Yoga ist ein asketischer Weg, der die völlige Befreiung nicht dem Mann, der die Frau noch begehrt, zubilligt. Auch im rechtshändigen Tantra hat die Sexualität und Erotik an sich keinen Heilswert, während für Tantra – jedenfalls in seiner „starken linkshändigen Form“ die pure Lust auch schon „zur Hälfte transzendent“ ist (Jochen Kirchhoff). Die Aufgabe unserer Zeit wäre eine Integration von Yoga und Tantra, unter Vermeidung der Fallen Repression (Unterdrückung der Lebensimpulse) und Regression (Reduktion der Eros zum Simplen Bios und Verleugnung der spirituellen Dimension), wie es Ken Wilber sieht.

Zusammenfassung
Tantra ist eng mit der „Wissenschaft“ des Yoga verbunden. Der heute bekannteste Zweig des Yoga, der Hatha-Yoga, baut auf einer tantrischen Sichtweise auf.
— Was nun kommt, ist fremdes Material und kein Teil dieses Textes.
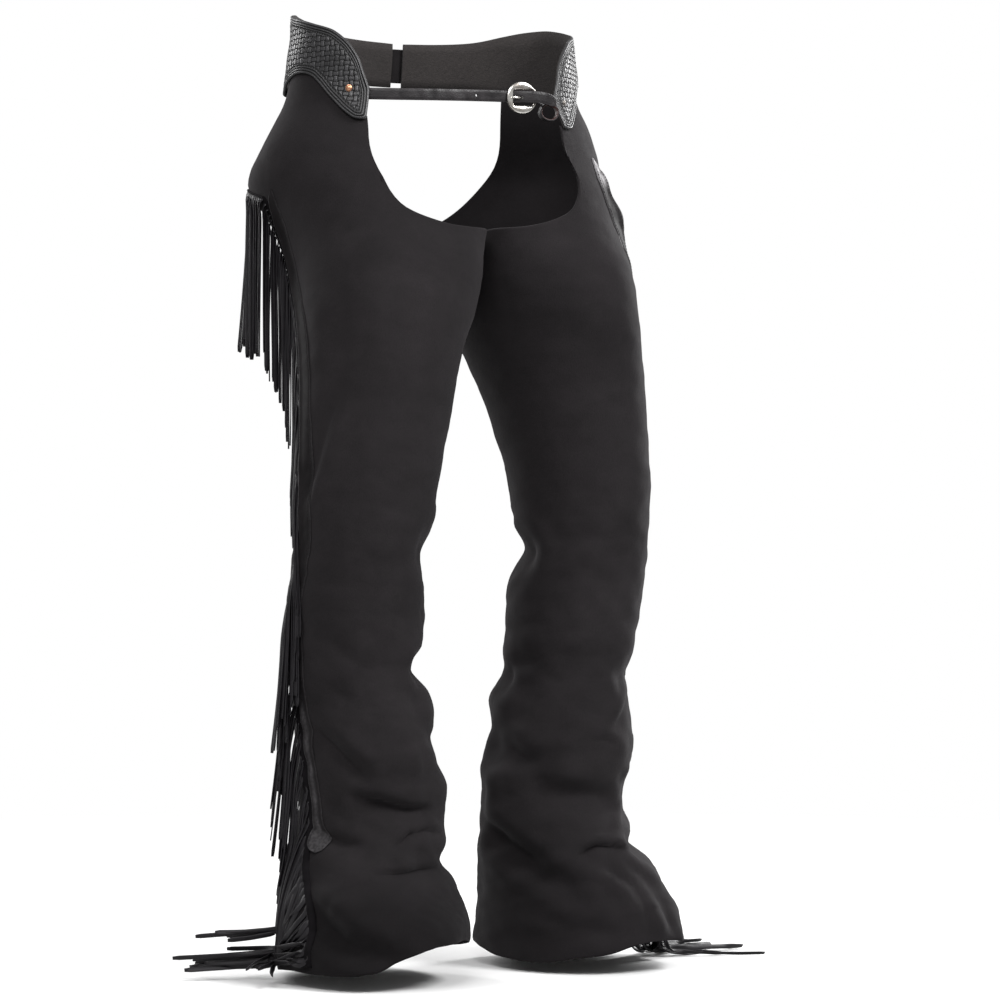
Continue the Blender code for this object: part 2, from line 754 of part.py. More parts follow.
x0, x1, h = WINDOW
c = .0022
window = [(x0 + c, -h), (x1 - c * .5, -h), (x1, -h + c), (x1, h - c), (x1 - c * .5, h), (x0 + c, h), (x0, h - c), (x0, -h + c)]
flat_outline("buckle_ring", [ring_outline(BUCKLE_R, 40), window], BUCKLE_T / 2, "nickel_silver",
             M @ Matrix.Translation((0, 0, BUCKLE_OUT + BUCKLE_T / 2)), bevel=.0005)

# the buckle's own strap: from under the left yoke, round the bar and a little way back
BAR = Vector((BAR_OFF, 0, BUCKLE_OUT + BUCKLE_T / 2))
N_CHAPE = 20
CHAPE_TO = at_buckle(BAR.x + .0026, BAR.z - .0033, .0085)
CHAPE_ROUTE = [strap_point(*row, 0) for row in CHAPE]
CHAPE_ROUTE += [CHAPE_ROUTE[-1].lerp(CHAPE_TO, f) for f in (.33, .67, 1.0)]


def chape_point(i, j):
    """Straight from the yoke to the buckle, then a half turn round the bar in the window."""
    half = (.0056 if i > 9 else .0060) * (j - 1)
    if i <= 8:
        return strap_between(CHAPE_ROUTE, i / 8) + Vector((0, 0, half))
    mid = .0030
    if i <= 10:
        local = Vector((BAR.x + .0010 - .0010 * (i - 9), 0, BAR.z - mid))
    else:
        t = (i - 10) / 7
        if t <= 1:
            a = -math.pi / 2 - math.pi * t
            local = Vector((BAR.x + .0034 * math.cos(a), 0, BAR.z + mid * math.sin(a)))
        else:
            local = Vector((BAR.x + .0014 * (i - 17), 0, BAR.z + mid))
    return at_buckle(local.x, local.z, .0085 + half)


def tube(name, points, radius, mat, resolution=2):
    """A round wire through points, with filled caps, as a mesh."""
    curve = bpy.data.curves.new(name, "CURVE")
    curve.dimensions = "3D"
    curve.bevel_depth = radius
    curve.bevel_resolution = resolution
    curve.use_fill_caps = True
    spline = curve.splines.new("POLY")
    spline.points.add(len(points) - 1)
    for p, q in zip(spline.points, points):
        p.co = (q[0], q[1], q[2], 1)
    obj = bpy.data.objects.new(name, curve)
    return adopt(obj, name, mat)


tongue = [M @ Vector(p) for p in (
    (.0098, 0, .0034), (.0070, 0, .0034), (.0030, 0, .0036), (.0004, 0, .0040), (-.0028, 0, .0051),
    (-.0060, 0, .0061), (-.0092, 0, .0064), (-.0126, 0, .0065))]
tube("buckle_tongue", tongue, .0010, "nickel_silver")


# ---------------------------------------------------------------- keeper that hangs below the strap
def turned(name, profile, steps, mat, matrix):
    """A profile turned about its local z axis."""
    mesh = bpy.data.meshes.new(name)
    n = len(profile)
    mesh.from_pydata([(r, 0, z) for r, z in profile], [(k, (k + 1) % n) for k in range(n)], [])
    obj = bpy.data.objects.new(name, mesh)
    obj.matrix_world = matrix
    screw = obj.modifiers.new("turn", "SCREW")
    screw.angle = 2 * math.pi
    screw.steps = screw.render_steps = steps
    screw.use_merge_vertices = True
    screw.merge_threshold = 1e-5
    return adopt(obj, name, mat)


K = buckle_frame()
K.translation = at_buckle(.0268, .0006, -.0052)
turned("keeper_loop", [(.0084, .0034), (.0084, -.0034), (.0066, -.0034), (.0066, .0034)], 20, "strap_leather",
       K @ Matrix.Scale(1.08, 4, (1, 0, 0)))


# ---------------------------------------------------------------- rivets on the yokes' tips
def rivet(name, side, deg, z, mat):
    # the yoke's own outer face where a line from outside meets it
    yoke = bpy.data.objects["yoke_right" if side < 0 else "yoke_left"]
    bpy.context.view_layer.update()
    yoke = yoke.evaluated_get(bpy.context.evaluated_depsgraph_get())
    q, p = hips(deg, z, .05), hips(deg, z, 0)
    q.x *= side
    p.x *= side
    _, p, out, _ = yoke.ray_cast(q, (p - q).normalized())
    p = p + out * .0011
    rot = out.to_track_quat("Z", "Y").to_matrix().to_4x4()
    rot.translation = p
    profile = [(0, 0), (.0034, 0), (.0034, .0004), (.0029, .0011), (.0016, .0016), (0, .0018)]
    mesh = bpy.data.meshes.new(name)
    n = len(profile)
    mesh.from_pydata([(r, 0, zz) for r, zz in profile[::-1]], [(k, k + 1) for k in range(n - 1)], [])
    obj = bpy.data.objects.new(name, mesh)
    obj.matrix_world = rot
    screw = obj.modifiers.new("turn", "SCREW")
    screw.angle = 2 * math.pi
    screw.steps = screw.render_steps = 16
    screw.use_merge_vertices = True
    screw.merge_threshold = 1e-5
    adopt(obj, name, mat)


rivet("rivet_right", -1, 57.5, .0135, "copper")
rivet("rivet_left", 1, 33.5, .0085, "nickel_silver")

# the chape last, because its bend uses the buckle's place
sheet("buckle_strap", N_CHAPE, 2, chape_point, .0015, "strap_leather", (0, 0), centred=True)

# the strap's punched holes: a slot for the tongue and a round spare one
ACROSS = strap_point(8.3, .0085, .0, 0)
AWAY = strap_point(8.3, .0085, .01, 0)
spare = (AWAY - ACROSS).normalized().to_track_quat("Z", "Y").to_matrix().to_4x4()
spare.translation = ACROSS
slot = M @ Matrix.Translation((-.0026, 0, .004)) @ Matrix.Diagonal((1.9, 1, 1, 1))
for name, matrix, radius in (("slot", slot, .0021), ("spare", spare, .0014)):
    bpy.ops.mesh.primitive_cylinder_add(vertices=12, radius=radius, depth=.014)
    cutter = adopt(bpy.context.object, name, None, CUTTERS)
    cutter.matrix_world = matrix
    cutter.hide_render = True
    cutter.display_type = "WIRE"
    cut = front.modifiers.new(name, "BOOLEAN")
    cut.operation = "DIFFERENCE"
    cut.object = cutter
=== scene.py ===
"""Looks for a pair of black suede show chaps: suede legs, side strips and fringe, basket-tooled
yokes, front strap and buckle. Metres, +Z up, the wearer faces -Y and the wearer's right is -X.
Angles round a leg are in degrees: 0 front, 90 outer side, 180 back, -90 inner side.
"""

import math

import bpy
import numpy as np
from mathutils import Matrix, Vector


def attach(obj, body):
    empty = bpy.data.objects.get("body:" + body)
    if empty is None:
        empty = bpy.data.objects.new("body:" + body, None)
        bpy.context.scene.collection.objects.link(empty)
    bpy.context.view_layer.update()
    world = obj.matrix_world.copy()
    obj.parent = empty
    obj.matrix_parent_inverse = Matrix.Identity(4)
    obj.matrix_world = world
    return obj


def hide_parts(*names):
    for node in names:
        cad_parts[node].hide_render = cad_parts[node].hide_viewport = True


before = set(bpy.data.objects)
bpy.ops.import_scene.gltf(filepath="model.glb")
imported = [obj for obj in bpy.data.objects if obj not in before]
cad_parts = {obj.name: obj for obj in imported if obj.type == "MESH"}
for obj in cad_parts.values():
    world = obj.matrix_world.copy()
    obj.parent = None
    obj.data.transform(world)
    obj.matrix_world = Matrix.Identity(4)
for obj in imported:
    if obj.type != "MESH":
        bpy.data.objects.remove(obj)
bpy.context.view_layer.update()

SIDES = (-1, 1)
WORD = {-1: "right", 1: "left"}

# ------------------------------------------------------------------ the garment's sizes, as the solids have them
SUEDE, TRIM, YOKE_T, STRAP_T, STRAP_W = .0020, .0016, .0032, .0022, .0125
YOKE_LIFT, FLOOR, HIP = .0034, -.935, .633
LEG = [
    (-0.100, .0820, -.0220, .1000, .1360, 6), (-0.133, .0860, -.0300, .1000, .1350, 7),
    (-0.176, .0940, -.0480, .0985, .1290, 9), (-0.218, .1040, -.0620, .0935, .1190, 11),
    (-0.261, .1150, -.0690, .0855, .1080, 12), (-0.320, .1265, -.0795, .0800, .0925, 12),
    (-0.380, .1350, -.0833, .0770, .0830, 12), (-0.431, .1420, -.0827, .0735, .0760, 12),
    (-0.479, .1450, -.0812, .0695, .0715, 12), (-0.530, .1425, -.0700, .0700, .0740, 12),
    (-0.572, .1385, -.0658, .0690, .0728, 12), (-0.608, .1375, -.0600, .0685, .0725, 12),
    (-0.660, .1310, -.0614, .0705, .0795, 12), (-0.694, .1265, -.0628, .0722, .0850, 12),
    (-0.730, .1200, -.0631, .0775, .0805, 12), (-0.768, .1200, -.0631, .0778, .0785, 12),
    (-0.815, .1290, -.0665, .0845, .1000, 12), (-0.865, .1340, -.0840, .0925, .1205, 12),
    (-0.935, .1355, -.0890, .0970, .1280, 12),
]
PELVIS = [
    (-.14, .2080, .1520), (-.09, .2070, .1490), (-.04, .1960, .1395),
    (.000, .1805, .1252), (.022, .1752, .1196), (.105, .1665, .1090),
]
SEAM = {
    -1: [(-.085, 100), (-.111, 107), (-.140, 112), (-.170, 114), (-.215, 109), (-.260, 103), (-.330, 101),
         (-.400, 99), (-.445, 98), (-.500, 102), (-.540, 106), (-.575, 105), (-.610, 99), (-.660, 96),
         (-.700, 94), (-.740, 88), (-.780, 84), (-.850, 79), (-.935, 77)],
    1: [(-.050, 25), (-.070, 31), (-.100, 40), (-.145, 53), (-.180, 64), (-.220, 74), (-.270, 83), (-.350, 90),
        (-.450, 95), (-.600, 97), (-.750, 91), (-.935, 88)],
}
EDGE = {
    -1: [
        (25.2, None, 29.0), (23.5, -.032, 25.0), (22.8, -.062, 20.5), (20.4, -.090, 15.0), (14.0, -.114, 8.0),
        (2.0, -.127, -2.0), (-14.0, -.134, -16.0), (-50.0, -.134, -50.0), (-90.0, -.135, -90.0),
        (-130.0, -.132, -130.0), (-150.0, -.122, -150.0), (-166.0, -.100, -164.0), (-176.0, -.066, -174.0),
        (-181.5, -.030, -181.0), (-184.5, .006, -185.0), (-186.0, None, -188.0),
    ],
    1: [
        (-7.5, None, -2.0), (-10.5, -.036, -7.0), (-9.3, -.064, -12.0), (-14.0, -.090, -17.5),
        (-23.5, -.110, -24.0), (-36.0, -.122, -34.0), (-52.0, -.130, -50.0), (-70.0, -.132, -70.0),
        (-90.0, -.135, -90.0), (-130.0, -.133, -130.0), (-150.0, -.128, -150.0), (-170.0, -.118, -168.0),
        (-188.0, -.098, -186.0), (-201.0, -.064, -199.0), (-208.5, -.030, -206.5), (-212.0, .006, -211.0),
        (-214.0, None, -215.0),
    ],
}
TIP = {-1: 49.0, 1: 28.5}
YOKE = [
    (0.0, -.0200, .0135), (2.0, -.0205, .0260), (5.0, -.0190, .0460), (9.0, -.0120, .0610), (13.0, -.0035, .0700),
    (18.0, .0075, .0775), (23.0, .0195, .0815), (28.0, .0285, .0845), (34.0, .0325, .0880), (41.0, .0325, .0915),
    (50.0, .0285, .0950), (60.0, .0215, .0995), (72.0, .0150, .1035), (84.0, .0190, .1030), (96.0, .0290, .0990),
    (110.0, .0370, .0925), (124.0, .0395, .0900), (139.0, .0400, .0885),
]
HEM = {
    -1: [(-180, -.924), (-125, -.912), (-90, -.903), (-50, -.893), (-30, -.887), (-5, -.888), (12, -.896),
         (24, -.905), (37, -.915), (65, -.918), (92, -.920), (130, -.924), (180, -.924)],
    1: [(-180, -.922), (-125, -.913), (-91, -.921), (-62, -.925), (-45, -.918), (-26, -.911), (-9, -.903),
        (20, -.902), (45, -.905), (90, -.914), (130, -.921), (180, -.922)],
}
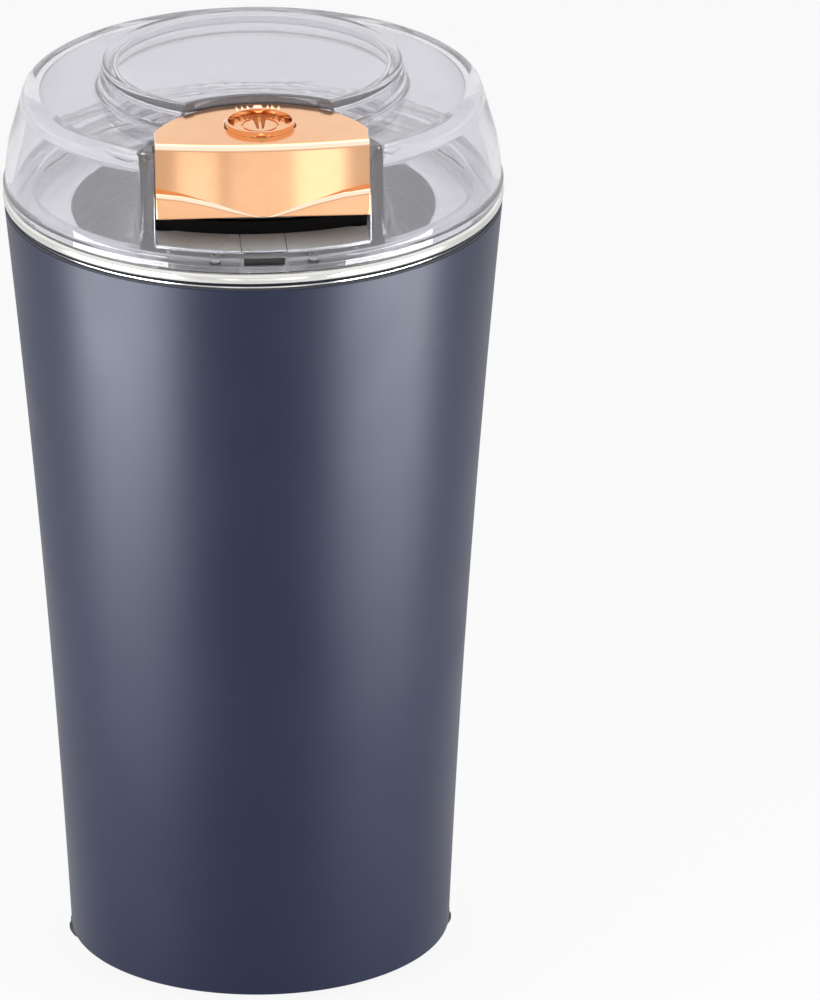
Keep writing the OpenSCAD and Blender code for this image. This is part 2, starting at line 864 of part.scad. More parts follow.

Tantrischer Yoga betont die körperliche Gesundheit und Vollkommenheit. Die Stufen von Asana, Einnehmen von Körperhaltungen, und Pranayama, yogischen Atemübungen, sind besonders hervorgehoben.
Wesentlich und entscheidend ist jedoch das Kundalini-Yoga, also eine gezielte und stete Praxis zur Erweckung der Urenergie im eigenen Körper. Eine langjährige Vorbereitung und Reinigung scheint angebracht. Es gibt verschiedene Methoden der Kundalini-Erweckung, mit denen sich die indische Philosophie ausführlich beschäftigt hat.
Durch die Umkehrung und Anhaltung bestimmter Lebensprozesse wird der Körper mit Ojas angereichert, eine Form spiritueller Energie, die hilfreich zur Kundalini-Erweckung ist. Pranayama, Fasten, Schweigen, Zurückhaltung des Samens, sattvische Ernährung, ethische Lebensführung: all das gehört zum Programm des Kundalini-Yoga dazu. Wichtig ist die Begleitung eines kompetenten Lehrers, denn hier spielt man mit enormen Kräften.
In der modernen Welt hat sich zwischen Tantra, der Methode des Ekstatisch-Spontanen und Yoga, dem Weg des Willens und der Disziplin, ein Graben aufgetan, den zu schließen eine Kulturaufgabe wäre.